Point of View: Decide who is narrating the story and how. If it’s being told from within the depths of the protagonist’s mind, then you may want to choose a first person “I” narrative voice. If you want more distance and the ability to switch between different characters’ voices, try third person “he/she.” If you really know what you’re doing and you want a ton of flexibility and narrative power, the omniscient voice allows you to weave in and out of every character’s mind and viewpoint and also to know the past and the future—heady stuff. (In mysteries and thrillers omniscient narrators are tricky because their very nature is an argument against the necessary parsing of information that makes those genres so suspenseful.)

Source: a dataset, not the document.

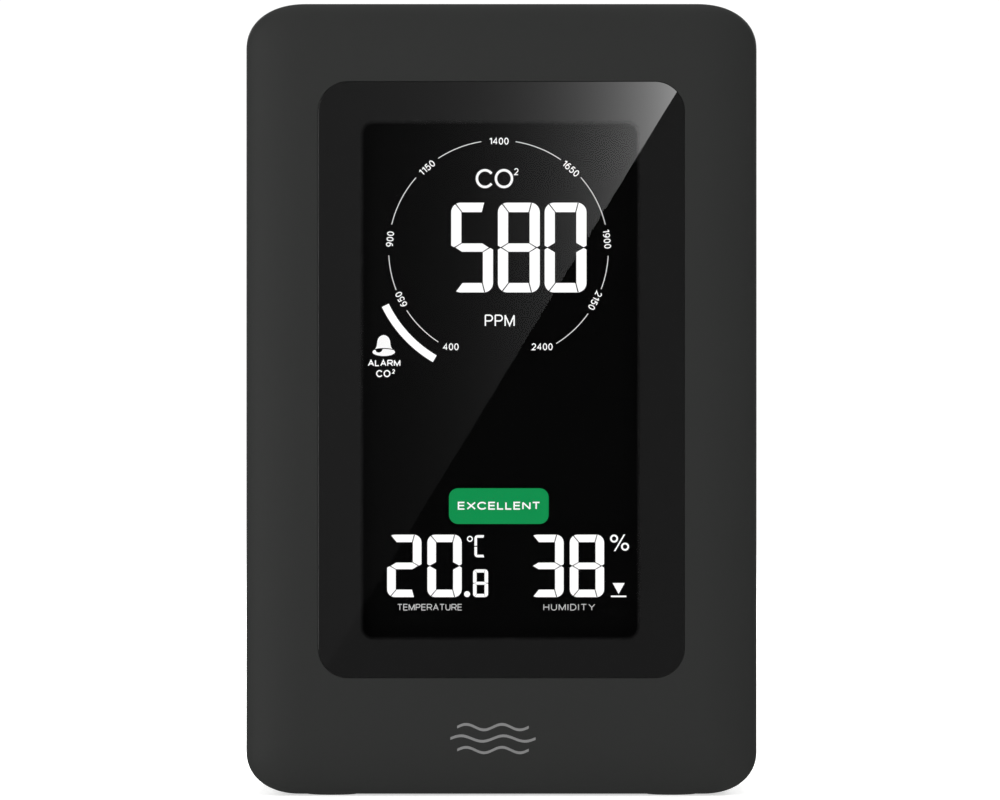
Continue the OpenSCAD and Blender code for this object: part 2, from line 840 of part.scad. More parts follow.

Tense: It’s essential to decide whether past or present tense best suits your story. Past-tense allows for more narrative insight. Present-tense lends itself to building suspense as the action unfolds in what feels like real time. Either way, commit to one and stay with it.
Voice: The quality of language, the feel of it, as expressed through the narrative point of view. This is the glue that sticks all the parts together and makes it fluid and flexible and strong.
And one more thing. For writers who are just starting out, I highly recommend (and if you’re my student, I require) the following books:
- Self-Editing for Fiction Writers, second edition, Renni Browne and Dave King
- How to Write Killer Fiction: The Funhouse of Mystery & the Roller Coaster of Suspense, Carolyn Wheat
- Now Write! Mysteries, edited by Sherry Ellis & Laurie Lamson
- The Collector, John Fowles
Read them and you’ll see what I mean.
If you’ve reached the end of this post and you’re thinking that you already know all that but you haven’t yet read the fourth book on the list, then get your hands on John Fowles’ The Collector. It’s not a new novel, but it demonstrates how it’s done when a master pulls you right in, holds you close, and scares the pants off you.